This problem is solved with the derivative free root finding method of Brent [38]. This algorithm is available in the Modelica Standard Library (“Modelica.Math.Nonlinear.solveOneNonlinearEquation”) [3]. Once $\alpha$ is known, the Cholesky decomposition $C{\mathit{P}}_k^0$ of the covariance matrix can be calculated as:

$$C{\mathit{P}}_k^0=\left(1-\alpha \right)\cdot C{\mathit{P}}_k^{-}+\alpha \cdot C{\mathit{P}}_k^{+}$$

(6)

The rudimentary way would be to use this solution for the estimation projection, but one can easily see in Figure 3 that it is not the closest estimate to the unconstrained solution ${\widehat{\mathit{x}}}_k^{+}$. Therefore, two approaches are discussed in the following that are intended to find a better approximation of the solution.

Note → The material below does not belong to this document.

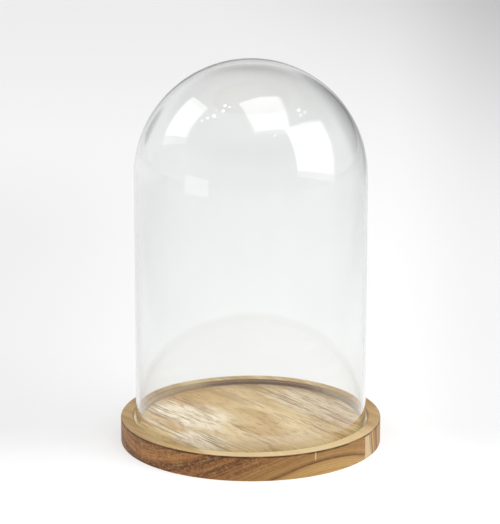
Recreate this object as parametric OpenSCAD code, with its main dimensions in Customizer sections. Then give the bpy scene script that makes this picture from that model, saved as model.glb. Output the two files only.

3.2. The Simplified Newton Descent Search Approach

As a second approach, a more general method for incorporating inequality constraints is presented. Different to this a sigma point projection based algorithm (cf. Table 2), as proposed in [2] and [36], works fine with the SR-UKF as well as the SR-EKF algorithm, because in these cases the algorithm can directly use the Cholesky factorization of the a priori covariance matrix. For other algorithms that do not rely on square-root filtering [29], a computational costly Cholesky decomposition of the covariance matrix would have to be computed in every time instant when a constraint gets active. The here proposed algorithm is based on a simplified Newton descent search (i.e., without considering the second order derivative), that projects the posteriori estimation on the constrained surface. This opens up a more general use. The optimization objective is formulated as follows:

$$\begin{array}{c}{\widehat{\mathit{x}}}_k^{\mathrm{P}}=\underset{\mathit{x}}{\mathrm{argmin}}\Vert \mathit{x}-{\widehat{\mathit{x}}}_k^{+}\Vert \\ \mathrm{s}.\mathrm{t}.c\left(\mathit{x}\right)=0\end{array}$$

(7)

The idea behind this algorithm is to perform a descent search along the gradient $\nabla c\left({\widehat{\mathit{x}}}_k^{+}\right)$ calculated at the point ${\widehat{\mathit{x}}}_k^{+}$ until the constraint equation $c({\widehat{\mathit{x}}}_k^{\mathrm{P}})\le 0$ holds again. Graphically this can be interpreted as shown in Figure 4.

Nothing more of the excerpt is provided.